I try and go to Brazil whenever I can find an excuse; and the fact that I haven't made a show in the city of Salvador since "A Cook's Tour" over 12 years ago seemed like reason enough for another one.
It's all the best things about the country, boiled down into a thick, spicy, African stew. It's mystical, magical, incredibly colorful, and has its own choreography that we worked very hard to capture.
I asked the crew to shoot at hip level as much as possible, to move the cameras, to try and convey the sense that, unique to Salvador, everybody is beautiful. Young, old, fat, thin, every hue, every shade on its extraordinarily diverse and randomly mixed-up color spectrum, absolutely everybody in Salvador is beautiful. Even ugly people are beautiful.
Everybody seems likely to start dancing at any minute -- and often do. There's drums and music everywhere. Large and very cold beers and powerful beverages of crushed limes and sugar cane liquor, spicy fried things, seem to appear from all directions. It seems -- from a visitor's point of view -- utopian.

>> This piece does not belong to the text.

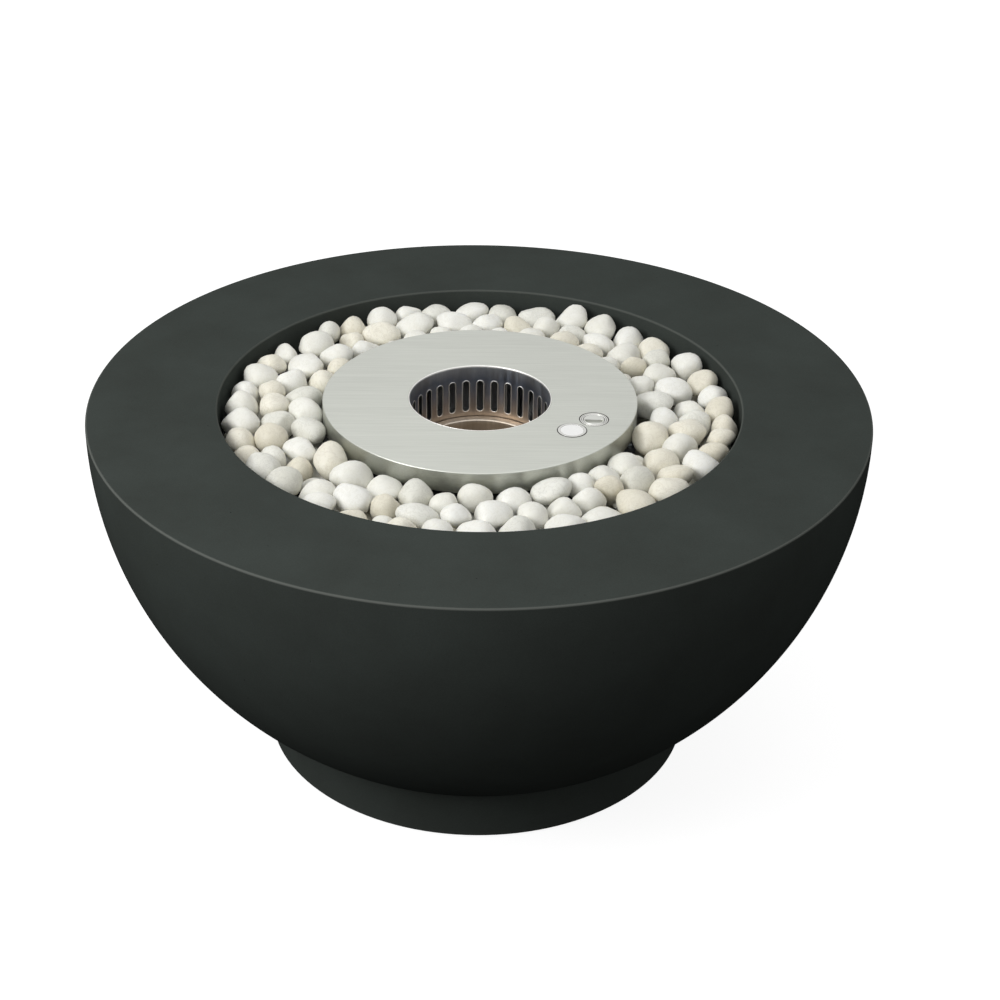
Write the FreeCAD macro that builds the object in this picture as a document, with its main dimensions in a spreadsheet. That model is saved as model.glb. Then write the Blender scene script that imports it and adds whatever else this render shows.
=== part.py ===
import FreeCAD, Part
import math
import os
import random
import re
import Sketcher

doc = FreeCAD.newDocument("ethanol_fire_pit")
sheet = doc.addObject("Spreadsheet::Sheet", "Sizes")

# Dimensions in millimetres: name, value, what it is. One that follows from
# others holds a formula in place of a number.
DIMENSIONS = [
    ("rim_radius", 502.5, "outside radius of the cast bowl at its rim"),
    ("bowl_height", "=floor_height + sqrt(rim_radius ^ 2 - flat_radius ^ 2) + rim_band",
     "ground to the flat top of the rim: the foot, the ball above its flat, and the band"),
    ("rim_band", 9, "height of the upright band under the rim, where the ball shape starts"),
    ("rim_thickness", 20, "thickness of the flat rim"),
    ("shell_wall", 18, "wall of the cast bowl"),
    ("edge_bevel", 2.5, "eased edge of the casting"),
    ("lip_radius", 337, "radius of the round opening in the rim"),
    ("lip_wall", 18, "wall of the downturned lip"),
    ("ledge_depth", 76, "rim top to the ledge that carries the tray"),
    ("ledge_width", 24, "how far the ledge stands into the opening"),
    ("ledge_thickness", 16, "thickness of the ledge"),
    ("floor_height", 60, "ground to the underside of the bowl's floor"),
    ("floor_thickness", 24, "thickness of the bowl's floor"),
    ("drain_radius", 16, "radius of the drain hole in the bowl's floor"),
    ("bush_wall", 3, "wall of the drain bush"),
    ("bush_flange", 7, "width of the drain bush's flange"),
    ("foot_radius", 286, "outside radius of the foot ring"),
    ("foot_wall", 48, "width of the foot ring"),
    ("foot_bore", "=foot_radius - foot_wall", "inside radius of the foot ring"),
    ("foot_lap", 11.65, "how far the foot ring reaches out past the flat under the ball"),
    ("flat_radius", "=foot_radius - foot_lap", "radius of the flat under the ball"),
    ("foot_joint", 0.5, "bedding joint between the foot ring and the ball"),
    ("pad_count", 6, "rubber pads under the foot"),
    ("pad_radius", 19, "radius of a rubber pad"),
    ("pad_thickness", 6, "thickness of a rubber pad"),
    ("pad_proud", 2, "how far the pads lift the foot off the ground"),
    ("bolt_count", 6, "bolts that hold the foot"),
    ("bolt_inset", 18, "inside of the foot ring to the circle of foot bolts"),
    ("bolt_circle", "=foot_bore + bolt_inset", "radius of the circle of foot bolts"),
    ("bolt_radius", 5, "radius of the bolts that hold the foot"),
    ("bolt_slack", 1, "clearance round a bolt in the bowl's floor"),
    ("bolt_grip", 32, "depth of a foot bolt in the foot ring"),
    ("bolt_head_radius", 8.5, "radius over the head of a foot bolt"),
    ("bolt_head_height", 6.4, "height of the head of a foot bolt"),
    ("washer_radius", 14, "outside radius of a foot washer"),
    ("washer_thickness", 2.5, "thickness of a foot washer"),
    ("insert_wall", 3, "wall of a threaded insert in the foot ring"),
    ("insert_length", 36, "length of a threaded insert"),
    ("fit_gap", 0.05, "clearance of a bolt, insert or pressed-in piece"),
    ("gasket_thickness", 3, "thickness of the fibre rings under the tray and the burner"),
    ("tray_gauge", 2, "sheet of the pebble tray"),
    ("tray_clearance", 2, "gap between the tray and the lip"),
    ("tray_upstand", 16, "height of the tray's upturned outer edge"),
    ("tank_clearance", 6, "gap between the fuel tank and the collar that carries the burner"),
    ("collar_radius", "=tank_radius + tank_clearance", "inside radius of the collar"),
    ("collar_flange", 14, "width of the collar's foot flange"),
    ("rain_hole_count", 12, "rain holes in the tray"),
    ("rain_hole_radius", 5, "radius of a rain hole"),
    ("screw_count", 6, "screws that hold the collar"),
    ("screw_end", 2, "length of a collar screw past its nut"),
    ("screw_radius", 2.5, "radius of the collar screws"),
    ("screw_head_radius", 4.5, "radius over the head of a collar screw"),
    ("screw_head_height", 2.8, "height of the head of a collar screw"),
    ("nut_height", 4, "height of the collar nuts"),
    ("rest_gap", 0.3, "running gap between pieces that lift apart"),
    ("plate_overhang", 15, "how far the burner plate reaches past the inside of the collar"),
    ("plate_radius", "=collar_radius + plate_overhang", "outside radius of the burner plate"),
    ("plate_proud", 1, "how far the burner plate stands above the rim"),
    ("plate_gauge", 2, "sheet of the burner plate"),
    ("plate_skirt", 28, "height of the plate's downturned edge"),
    ("plate_bevel", 1, "rounded bend of the plate's edge"),
    ("burner_depth", 110, "plate top to the underside of the fuel tank"),
    ("tank_radius", 182, "outside radius of the fuel tank"),
    ("tank_gauge", 1.5, "sheet of the fuel tank and the fire well"),
    ("well_radius", 91, "inside radius of the fire well"),
    ("slot_count", 30, "air slots round the fire well"),
    ("slot_end", 4.25, "radius of an air slot's round ends, half its width"),
    ("slot_depth", 22, "plate top to the top of an air slot"),
    ("slot_length", 45, "length of an air slot over its round ends"),
    ("cup_ledge", 12.5, "inside of the fire well to the inside of the fuel cup"),
    ("cup_radius", "=well_radius - cup_ledge", "inside radius of the fuel cup"),
    ("cup_depth", 74.5, "plate top to the flange of the fuel cup"),
    ("port_count", 6, "fuel ports through the well and the cup"),
    ("port_radius", 5, "radius of a fuel port through the well and the cup"),
    ("port_height", 9, "tank floor to the middle of a fuel port"),
    ("baffle_count", 6, "surge baffles in the tank"),
    ("baffle_gap", 12, "space under and over a surge baffle"),
    ("tank_foot_count", 4, "feet under the fuel tank"),
    ("burner_foot_height", 3, "height of the feet under the fuel tank"),
    ("burner_foot_radius", 12, "radius of a foot under the fuel tank"),
    ("filler_inset", 26, "outside of the tank to the middle of the filler"),
    ("filler_distance", "=tank_radius - filler_inset", "burner axis to the filler"),
    ("filler_angle", -22, "direction of the filler, in degrees from the right"),
    ("filler_flange", 18, "radius of the filler's flange in the plate"),
    ("neck_radius", 12, "inside radius of the filler neck"),
    ("neck_wall", 1.5, "wall of the filler neck"),
    ("neck_length", 62, "length of the filler neck"),
    ("cap_radius", 15.7, "radius of the filler cap"),
    ("cap_height", 6, "height of the filler cap's head"),
    ("plug_length", 16, "length of the plug under the cap's head"),
    ("ring_drop", 7, "underside of the cap's head to the middle of the sealing ring"),
    ("ring_section", 1.3, "radius of the sealing ring's section"),
    ("turn_radius", 13.4, "radius of the cap's finger turn"),
    ("turn_height", 4, "height of the finger turn"),
    ("recess_rim", 1.2, "rim left round the finger recess"),
    ("recess_depth", 2.2, "depth of the finger recess"),
    ("stem_radius", 3, "radius of the latch stem"),
    ("catch_space", 1.2, "clearance of the latch bar in the notch, and of the plug over the catch ring"),
    ("catch_radius", 9.5, "inside radius of the catch ring in the neck"),
    ("catch_thickness", 2, "thickness of the catch ring"),
    ("latch_width", 5, "width of the latch bar"),
    ("latch_thickness", 2.5, "thickness of the latch bar"),
    ("strainer_slot_count", 12, "slots round the strainer"),
    ("strainer_slot_end", 1.5, "radius of the round ends of a strainer slot"),
    ("strainer_depth", 22, "depth of the strainer under the neck"),
    ("badge_inset", 36, "outside of the tank to the middle of the round badge"),
    ("badge_distance", "=tank_radius - badge_inset", "burner axis to the round badge"),
    ("badge_angle", -37.5, "direction of the badge, in degrees from the right"),
    ("badge_radius", 18, "outside radius of the badge's ring"),
    ("badge_face", 14.5, "radius of the badge's bare face"),
    ("badge_proud", 0.5, "how far the badge's ring stands above the plate"),
    ("stone_long", 31, "longest half length of a pebble before its neighbours crowd it"),
    ("stone_short", 20, "shortest half length of a pebble of the two full layers"),
    ("small_long", 15, "longest half length of the small pebbles in the gaps"),
    ("small_short", 9, "shortest half length of the small pebbles in the gaps"),
    ("stone_tip", 10, "usual tip of an upper pebble out of the level, in degrees"),
    ("stone_gap", 0.25, "gap at which settled pebbles touch"),
    ("lower_stones", 95, "pebbles in the lower layer"),
    ("upper_stones", 115, "pebbles in the upper layer"),
    ("small_stones", 70, "small pebbles tried in the gaps"),
    ("bed_depth", 70, "tray floor to the top of the pebble bed"),
    ("bed_ripple", 9, "how far the tops of the upper pebbles differ"),
    ("small_sunk", 14, "how far the small pebbles lie below the top of the bed at least"),
]
for row, (alias, value, meaning) in enumerate(DIMENSIONS, start=1):
    sheet.set("A%d" % row, alias)
    sheet.set("B%d" % row, str(value))
    sheet.setAlias("B%d" % row, alias)
    sheet.set("C%d" % row, meaning)
doc.recompute()
ALIASES = {alias for alias, value, meaning in DIMENSIONS}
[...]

It's not, of course, utopia at all. Brazil, in general and Salvador in particular, face enormous problems -- and how they are going to handle the hundreds of thousands of foreign visitors attending the World Cup is going to be, well, interesting. There will be, for sure, many adventures, but most of them will surely be good.
I stopped trying to figure out Brazil years ago and after many visits, just decided to go with the flow.
The show we came back with, I hope, reflect that attitude.
After nearly a year on the road, a solid block of shooting on five continents, this is the last new episode of the season. Given the rigors of all those miles and all those airports, I felt a "low impact" one was appropriate. Someplace warm where the music is always good and the water's fine. Someplace that definitely doesn't suck.